WARREN TOWNSHIP - High on a hill in Warren Township there rests a little white church, looking a bit like a scene from a Norman Rockwell painting.

And next to that little white church is a hallowed place of ground, the resting place for several generations of church families.

That ground, known as Warren Chapel Cemetery, dates back more than 140 years to when it was founded by trustees of the Warren Chapel United Methodist Church.

Article Photos

KEVIN PIERSON The Marietta Times
Nelson Benedict, a member of Warren Chapel United Methodist Church, as well as a Warren Township trustee, stands by the grave of one of his ancestors in Warren Chapel Cemetery Friday afternoon.

"On Oct. 8, 1863, in the midst of the Civil War, one acre of land was deeded to the church trustees as a church cemetery," said Richard Thomas, pastor of Warren Chapel United Methodist Church.

The cemetery was named for the church it rests next to. The road it sits on is also named after the church, which was one of the first churches in Warren Township in 1855.

Donated by Robert and Isabella Boothby, that one acre of land was given to church trustees Henry Porter, Calvin Leseur, Abaraham Shaffer, Marcus Anderson and Ezekiel Canfield, who founded the cemetery eight years after the establishment of the church.

Fact Box

About Warren Chapel


Located on Warren Chapel Road in Warren Township.

Named for Warren Chapel United Methodist Church.

Established by church trustees in October 1863, the cemetery covers a little less than two acres of land and was a gift from Robert and Isabella Boothby.

The cemetery was given to Warren Township trustees in 1889.

Source: Richard Thomas, pastor, Warren Chapel United Methodist Church; Warren Township office.

Marcus Anderson, Porter and Shaffer all rest in the cemetery, as does Isabella Boothby.

Even now, 149 years later, family of Marcus Anderson remains active in the Warren Chapel church.

"There are several generations of families in there that are still active in the church, Andersons and Benedicts," Thomas said.

For 26 years the church owned and operated the cemetery, and in 1889 the property was given to Warren Township trustees for care.

By and large, the cemetery was and remains a family resting place, township trustees said.

"A lot of the families around have been buried here for years and years," said Nelson Benedict, a township trustee who has several generations of family in the cemetery.

Benedict has buried his wife in the cemetery, and has family dating back to 1865 are resting on the grounds. His mother, father, and paternal grandparents are also interred there.

"There are several generations in here," he said.

When he was younger, Benedict worked for the township digging graves in Warren Chapel Cemetery. His father was the township clerk in the mid-1900s, he said.

The first of the 140 lots were sold by trustees, with 10 spaces purchased by James Anderson in March of 1890. All told, about 30 Andersons are interred in the cemetery.

In 1940, the cemetery grew by roughly half an acre when a second addition was added, said Warren Township fiscal officer Amy McKenzie.

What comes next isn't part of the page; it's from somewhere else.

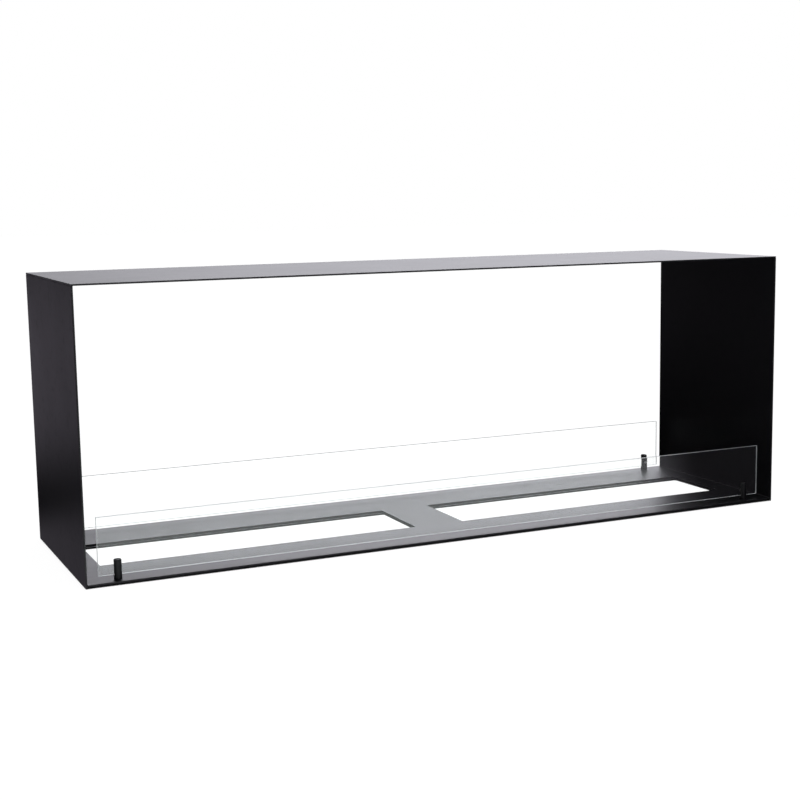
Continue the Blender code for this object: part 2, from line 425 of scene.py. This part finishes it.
# Ground edges of the panes: frosted, faintly green, with the grinding wheel's fine lines. The top edge gets
# painted shade, a matt grey, and the ends a little less of it
def pane_edge(end):
    finish = new_finish(end + "_pane_edge_ground_glass")
    place = finish.place()
    lines = finish.noise(finish.stretched(place, GRINDING_WAVES), 1.0)
    frost = finish.noise(place, FROST_WAVES)
    facing = finish.parts_of(finish.node("NewGeometry", output="Normal"))
    end_edge = finish.ramp(abs(facing[0]), *FACING_SPAN)
    top_edge = finish.ramp(facing[2], *FACING_SPAN)
    sockets = {
        "Base Color": finish.mix(frost, *EDGE_TINTS),
        "Roughness": 0.36 + 0.14 * frost,
        "Normal": finish.bump(lines + frost, GRINDING_HEIGHT),
        "IOR": GLASS_IOR,
        "Transmission Weight": 0.72,
    }
    glass = finish.node("BsdfPrincipled", sockets=sockets)
    # Painted shade: a matt grey is mixed in where the edge faces up, and less of it where the edge faces an
    # end
    painted_shade = finish.node("BsdfDiffuse", sockets={"Color": PAINTED_SHADE_GREY})
    painted_shade_share = (top_edge + END_PAINTED_SHADE_SHARE * end_edge) * EDGE_PAINTED_SHADE[end]
    edge = finish.mix_shader(painted_shade_share, glass, painted_shade)
    return finish.end(clear_to_lamps(finish, edge, EDGE_SHADOW_TINT))


# Stainless steel of the screws, turned, with a thin uneven film of oxide
def screw_steel():
    finish = new_finish("screw_steel_bright")
    place = finish.place()
    turned = finish.noise(finish.stretched(place, TURNING_WAVES), 1.0)
    oxide = finish.noise(place, OXIDE_WAVES, 3.0)
    sockets = {
        "Base Color": finish.mix(oxide, *STEEL_GREYS),
        "Metallic": 1.0,
        "Roughness": 0.46 + 0.10 * turned + 0.08 * oxide,
        "Normal": finish.bump(turned, TURNING_HEIGHT),
    }
    return finish.end(finish.node("BsdfPrincipled", sockets=sockets))


# Matt black heat-proof rubber with a fine moulded grain and a little bloom
def liner_rubber():
    finish = new_finish("liner_rubber_black")
    place = finish.place()
    grain = finish.noise(place, RUBBER_GRAIN_WAVES)
    bloom = finish.ramp(finish.noise(place, BLOOM_WAVES, 3.0), 0.45, 0.75)
    sockets = {
        "Base Color": finish.mix(bloom, *RUBBER_BLACKS),
        "Roughness": 0.72 + 0.14 * grain,
        "Normal": finish.bump(grain, RUBBER_GRAIN_HEIGHT),
        "IOR": RUBBER_IOR,
    }
    return finish.end(finish.node("BsdfPrincipled", sockets=sockets))


# A piece from a mesh in work, with its materials, and shaded smooth between its sharp edges
def add_piece(name, bm, *materials):
    mesh = bpy.data.meshes.new(name)
    bmesh.ops.recalc_face_normals(bm, faces=bm.faces)
    bm.to_mesh(mesh)
    bm.free()
    for material in materials:
        mesh.materials.append(material)
    mesh.shade_smooth()
    mesh.set_sharp_from_angle(angle=SHARP_ANGLE)
    piece = bpy.data.objects.new(name, mesh)
    piece.modifiers.new("even_shading", "WEIGHTED_NORMAL").keep_sharp = True
    bpy.context.scene.collection.objects.link(piece)
    return piece


# Closed rings of points with as many points each, joined one to the next, and flat faces at both ends
def add_rings(bm, rings):
    rows = [[bm.verts.new(point) for point in ring] for ring in rings]
    for row, following in zip(rows, rows[1:]):
        for index in range(len(row)):
            after = (index + 1) % len(row)
            bm.faces.new((row[index], row[after], following[after], following[index]))
    bm.faces.new(rows[0])
    bm.faces.new(rows[-1])


def circle(radius, height, steps):
    angles = [math.tau * step / steps for step in range(steps)]
    return [Vector((radius * math.cos(a), radius * math.sin(a), height)) for a in angles]


# A hexagon whose points lie at the same angles as a circle's
def hexagon(width, height, steps):
    points = []
    side = math.tau / 6
    for step in range(steps):
        angle = math.tau * step / steps
        off_flat = (angle + side / 2) % side - side / 2
        radius = width / 2 / math.cos(off_flat)
        points.append(Vector((radius * math.cos(angle), radius * math.sin(angle), height)))
    return points


def add_prism(bm, outline, direction):
    add_rings(bm, [outline, [point + direction for point in outline]])


def round_edges(bm, edges, radius, segments):
    bmesh.ops.bevel(bm, geom=edges, offset=radius, segments=segments, profile=ROUND_PROFILE, affect="EDGES")


# Cuts one closed mesh from another and gives the result as a new bmesh
def cut_away(name, bm, cutter_bm):
    pieces = []
    for label, mesh_in_work in ((name, bm), (name + "_cutter", cutter_bm)):
        bmesh.ops.recalc_face_normals(mesh_in_work, faces=mesh_in_work.faces)
        mesh = bpy.data.meshes.new(label)
        mesh_in_work.to_mesh(mesh)
        mesh_in_work.free()
        pieces.append(bpy.data.objects.new(label, mesh))
        bpy.context.scene.collection.objects.link(pieces[-1])
    body, cutter = pieces
    boolean = body.modifiers.new("cut", "BOOLEAN")
    boolean.operation = "DIFFERENCE"
    boolean.solver = "EXACT"
    boolean.object = cutter
    depsgraph = bpy.context.evaluated_depsgraph_get()
    settled = bpy.data.meshes.new_from_object(body.evaluated_get(depsgraph))
    result = bmesh.new()
    result.from_mesh(settled)
    for piece in pieces:
        bpy.data.objects.remove(piece)
    return result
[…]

The purchases by James Anderson are among the earliest records available to the township, as records for the prior 26 years of existence were kept by the church.

"The oldest deed I found for Warren Chapel was 1890," McKenzie explained.

With 140 lots, each capable of holding about four graves, Warren Chapel Cemetery is an active cemetery for burials, but no additional plots will be sold.

"We are still burying some people there," said Warren Township trustee Jeffrey Knowlton. "We aren't really selling anything in that area now."

The resting place of a dozen veterans, including some from the Civil War and every conflict since then, Warren Chapel has several markers that have broken due to extreme age.

"There are probably more graves than there are markers," Thomas said.